Understanding the reaction rate involves knowing the rate constant \(k\).For example, a given rate constant of \(60 \times 10^{-4} \ \mathrm{s}^{-1}\)means that the reaction speed is relatively moderate, translating to a certain amount of reactant transforming into products per second.

The rate constant is crucial for predicting how long it will take for a reaction to reach a certain stage under specified conditions. It allows us to understand both the immediate rate of reaction and the long-term progress.

The reaction rate is a measurement of how quickly a chemical reaction occurs. In a first order reaction, the rate is directly proportional to the reactant's concentration. This can be observed using:

• \( \text{Rate} = k[A] \)

Where \([A]\)is the concentration, and \(k\)is the rate constant.

By inputting known values into this formula, you can find the rate for any given concentration. For instance, using a rate constant of \(60 \times 10^{-4} \ \mathrm{s}^{-1}\)and a concentration \([A] = 0.01 \ \mathrm{mol} \ \mathrm{l}^{-1}\),the rate becomes:

• \( \text{Rate} = 60 \times 10^{-4} \times 0.01 \)

This calculation helps understand how rapidly a reactant is transformed.

The reaction rate changes with concentration, and knowing this relationship lets chemists design experiments and predict outcomes more effectively.

Concentration tells us how much of a substance is present in a certain volume. It is usually given in moles per liter (\(\mathrm{mol} \ \mathrm{l}^{-1}\)), also known as molarity. Concentration is crucial for determining how fast a reaction will happen.

In the context of first order reactions, the concentration \([A]\)plays a critical role in how quickly the reactants are converted into products. The higher the concentration, the faster the rate of reaction, assuming the rate constant \(k\)stays the same.

For example, with a concentration of \(0.01 \ \mathrm{mol} \ \mathrm{l}^{-1}\),the amount of reactant available at any moment directly affects the speed of the reaction. This highlights why concentration is a key factor in reaction kinetics.

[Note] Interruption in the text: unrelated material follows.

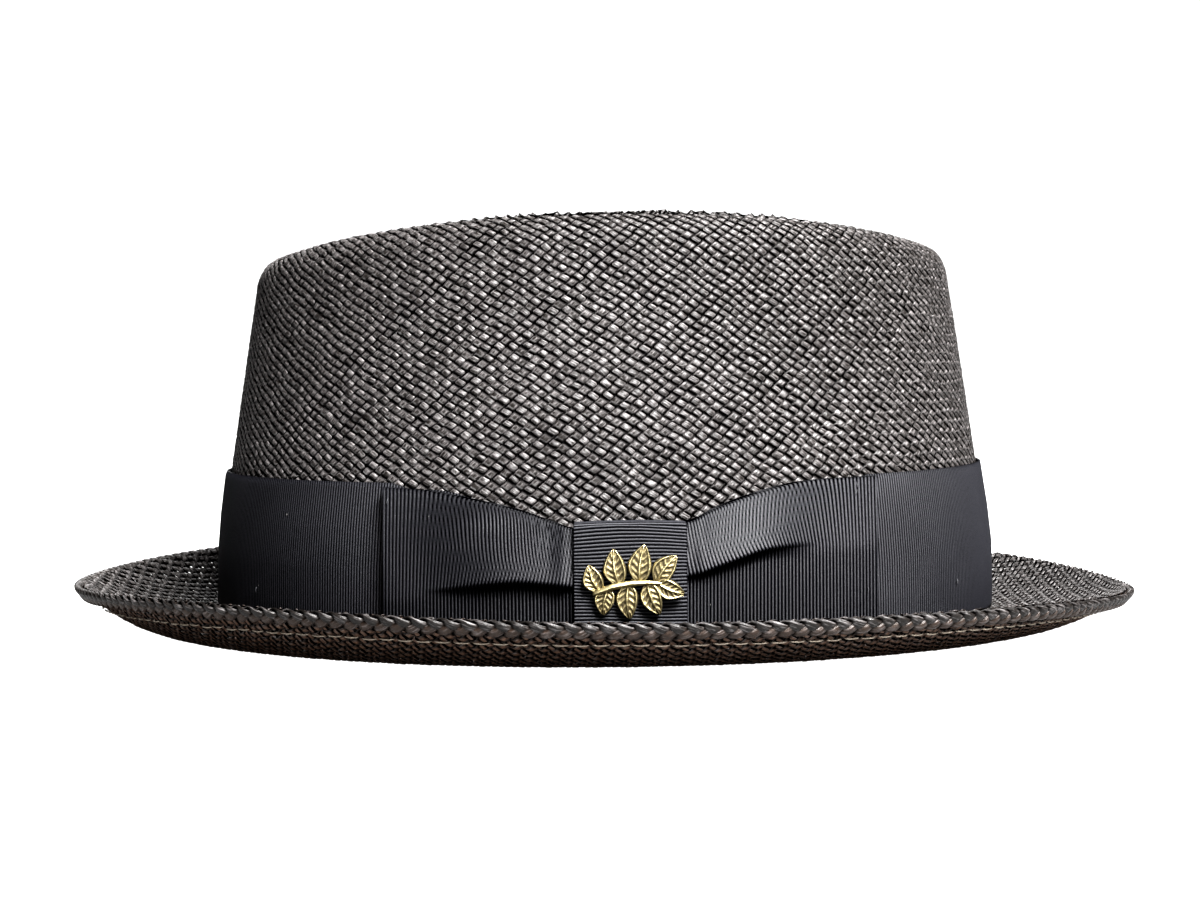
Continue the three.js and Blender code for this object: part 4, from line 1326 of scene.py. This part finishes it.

Understanding concentration helps chemists control and manipulate reaction conditions, allowing for efficient and predictable chemical processes.

Unit conversion is essential in chemical kinetics to ensure all parameters align properly when performing calculations. In the context of reaction rates, units must often be converted to match the desired output format.

For example, the reaction rate might be calculated initially in \(\mathrm{mol}\ \mathrm{l}^{-1}\ \mathrm{s}^{-1}\),but you may need to express it in \(\mathrm{mol}\ \mathrm{l}^{-1}\ \mathrm{min}^{-1}\)for consistency with the units in a textbook or scientific paper.

To convert seconds to minutes, multiply by 60 (since there are 60 seconds in a minute). For instance:

• \(6 \times 10^{-5} \ \mathrm{mol} \ \mathrm{l}^{-1} \ \mathrm{s}^{-1} \times 60 = 36 \times 10^{-4} \ \mathrm{mol} \ \mathrm{l}^{-1} \ \mathrm{min}^{-1}\)

This conversion is pivotal for ensuring all components of your calculations remain consistent.

Understanding unit conversions helps streamline quantitative analysis, allowing for coherent and logical progression from raw data to final results.